» **Data block**:
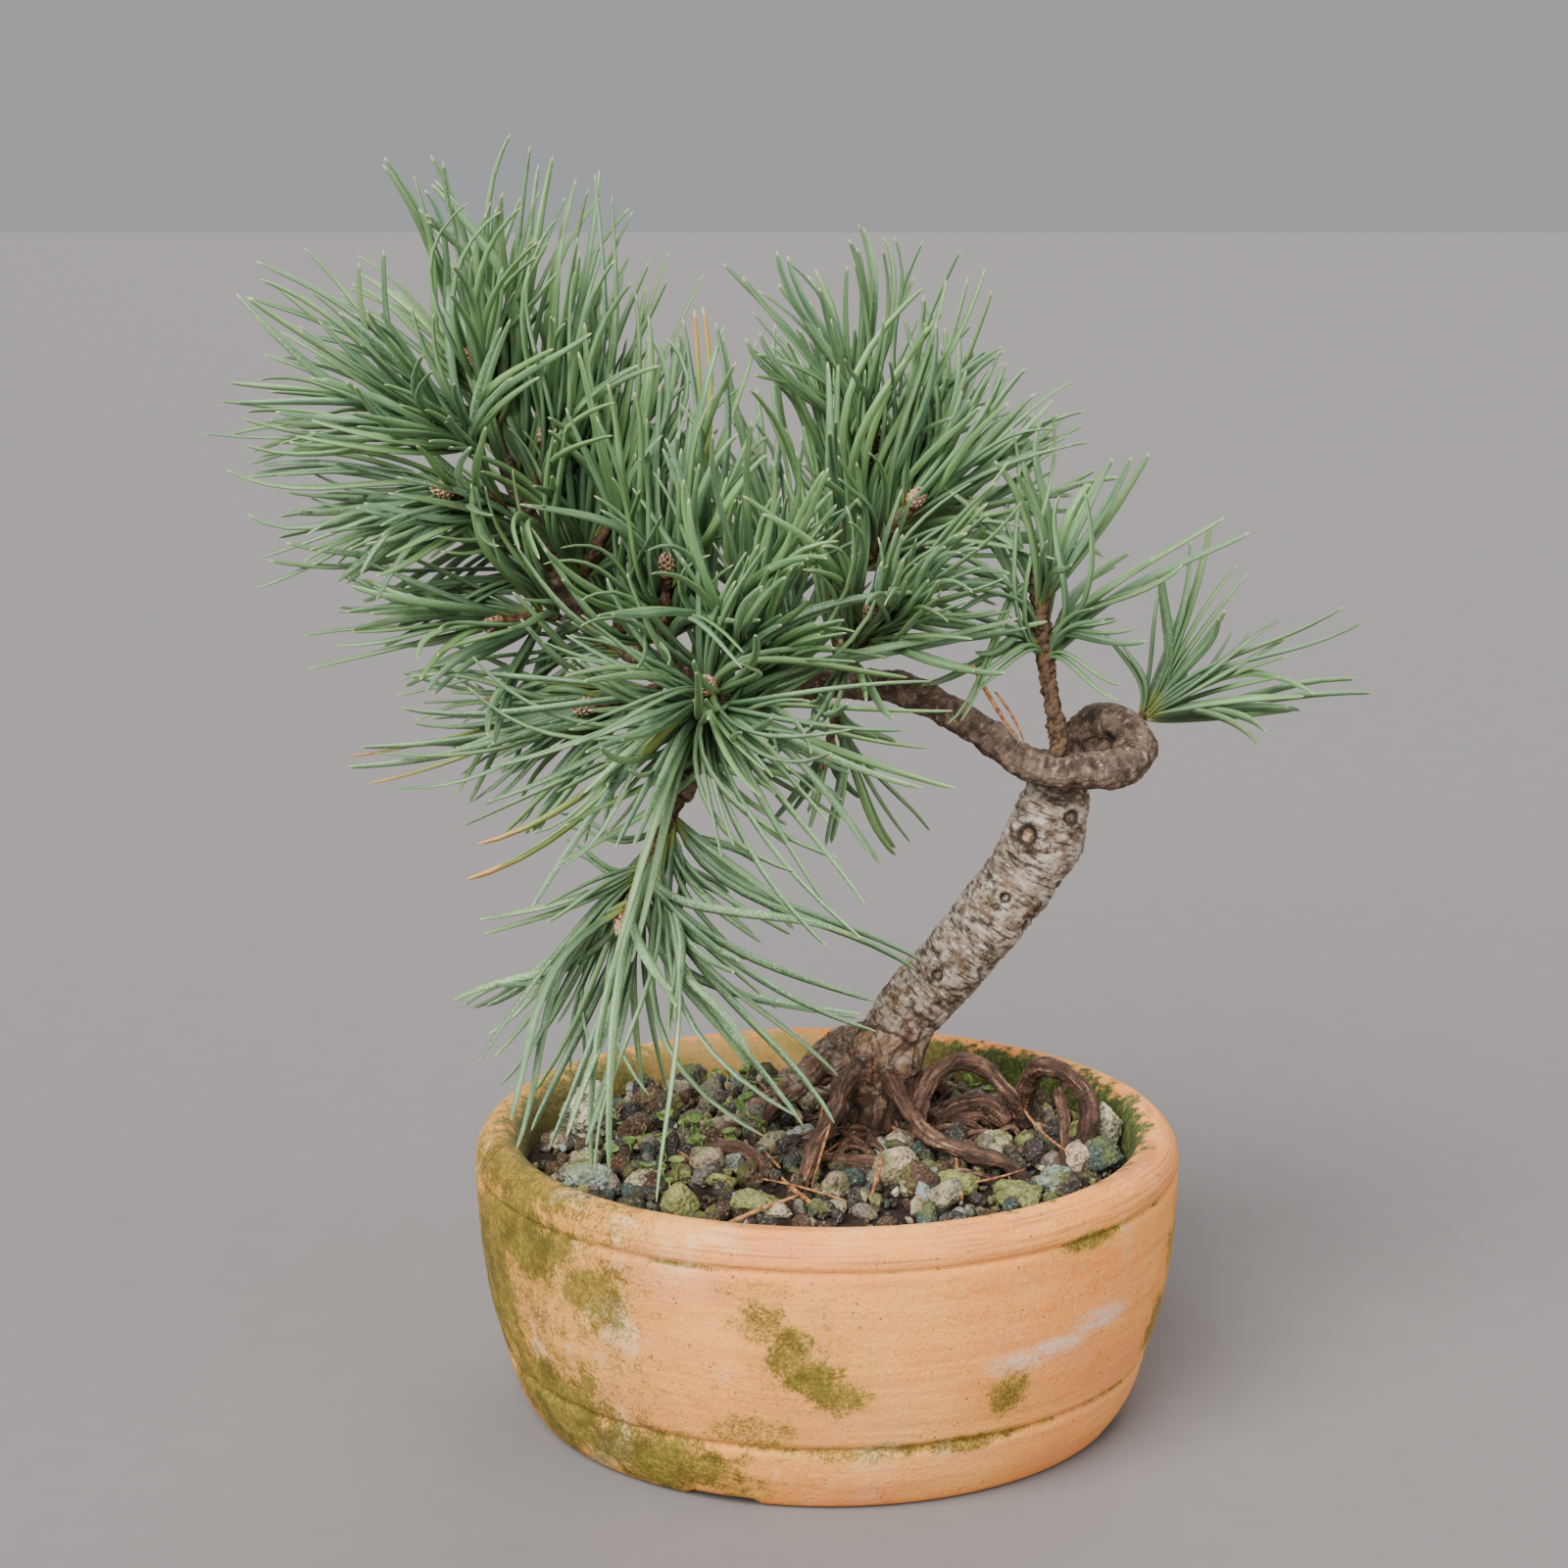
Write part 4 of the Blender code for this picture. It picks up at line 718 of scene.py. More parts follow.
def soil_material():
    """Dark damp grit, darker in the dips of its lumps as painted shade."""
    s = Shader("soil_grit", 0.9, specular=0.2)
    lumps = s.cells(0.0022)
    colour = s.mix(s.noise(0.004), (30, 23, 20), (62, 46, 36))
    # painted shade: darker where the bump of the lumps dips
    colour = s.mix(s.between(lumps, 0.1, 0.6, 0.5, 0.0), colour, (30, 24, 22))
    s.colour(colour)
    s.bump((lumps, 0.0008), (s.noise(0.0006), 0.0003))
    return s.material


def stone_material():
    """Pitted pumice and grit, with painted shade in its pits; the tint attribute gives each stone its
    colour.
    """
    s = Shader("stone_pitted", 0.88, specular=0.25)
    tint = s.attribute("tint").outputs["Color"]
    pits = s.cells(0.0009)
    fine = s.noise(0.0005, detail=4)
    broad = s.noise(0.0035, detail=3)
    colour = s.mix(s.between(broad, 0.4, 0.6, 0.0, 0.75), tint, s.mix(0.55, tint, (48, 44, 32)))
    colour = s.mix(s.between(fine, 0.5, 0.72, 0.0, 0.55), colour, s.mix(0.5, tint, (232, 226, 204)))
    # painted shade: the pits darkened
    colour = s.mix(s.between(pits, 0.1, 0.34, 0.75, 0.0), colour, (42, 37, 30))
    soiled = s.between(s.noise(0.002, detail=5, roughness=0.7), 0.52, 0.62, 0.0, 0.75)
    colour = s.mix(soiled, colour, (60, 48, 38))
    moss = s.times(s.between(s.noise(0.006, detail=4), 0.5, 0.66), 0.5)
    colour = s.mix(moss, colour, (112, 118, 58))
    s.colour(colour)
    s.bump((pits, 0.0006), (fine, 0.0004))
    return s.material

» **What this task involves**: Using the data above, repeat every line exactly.

» **Response for this exercise**:
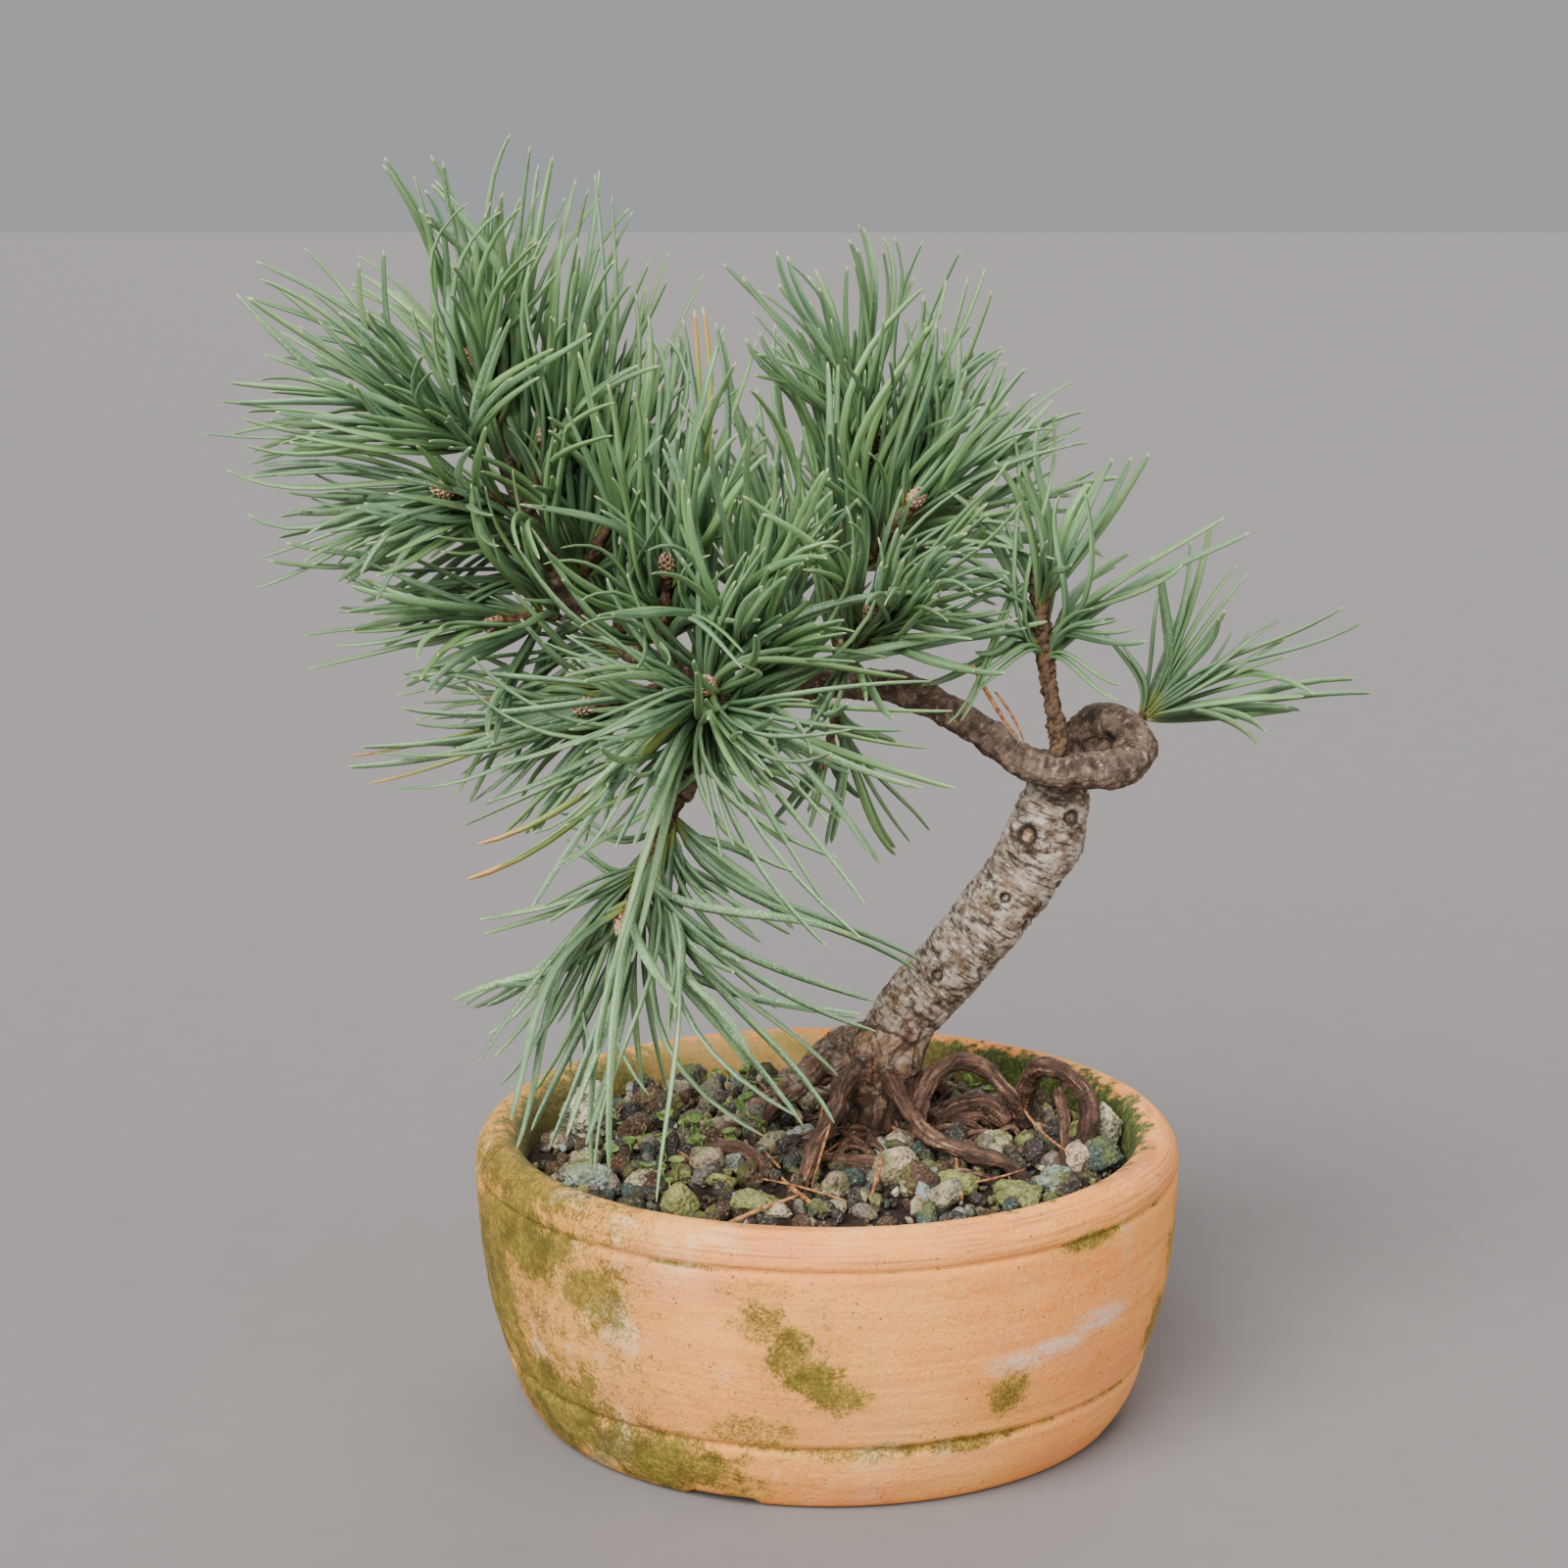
Write part 4 of the Blender code for this picture. It picks up at line 718 of scene.py. More parts follow.
def soil_material():
    """Dark damp grit, darker in the dips of its lumps as painted shade."""
    s = Shader("soil_grit", 0.9, specular=0.2)
    lumps = s.cells(0.0022)
    colour = s.mix(s.noise(0.004), (30, 23, 20), (62, 46, 36))
    # painted shade: darker where the bump of the lumps dips
    colour = s.mix(s.between(lumps, 0.1, 0.6, 0.5, 0.0), colour, (30, 24, 22))
    s.colour(colour)
    s.bump((lumps, 0.0008), (s.noise(0.0006), 0.0003))
    return s.material


def stone_material():
    """Pitted pumice and grit, with painted shade in its pits; the tint attribute gives each stone its
    colour.
    """
    s = Shader("stone_pitted", 0.88, specular=0.25)
    tint = s.attribute("tint").outputs["Color"]
    pits = s.cells(0.0009)
    fine = s.noise(0.0005, detail=4)
    broad = s.noise(0.0035, detail=3)
    colour = s.mix(s.between(broad, 0.4, 0.6, 0.0, 0.75), tint, s.mix(0.55, tint, (48, 44, 32)))
    colour = s.mix(s.between(fine, 0.5, 0.72, 0.0, 0.55), colour, s.mix(0.5, tint, (232, 226, 204)))
    # painted shade: the pits darkened
    colour = s.mix(s.between(pits, 0.1, 0.34, 0.75, 0.0), colour, (42, 37, 30))
    soiled = s.between(s.noise(0.002, detail=5, roughness=0.7), 0.52, 0.62, 0.0, 0.75)
    colour = s.mix(soiled, colour, (60, 48, 38))
    moss = s.times(s.between(s.noise(0.006, detail=4), 0.5, 0.66), 0.5)
    colour = s.mix(moss, colour, (112, 118, 58))
    s.colour(colour)
    s.bump((pits, 0.0006), (fine, 0.0004))
    return s.material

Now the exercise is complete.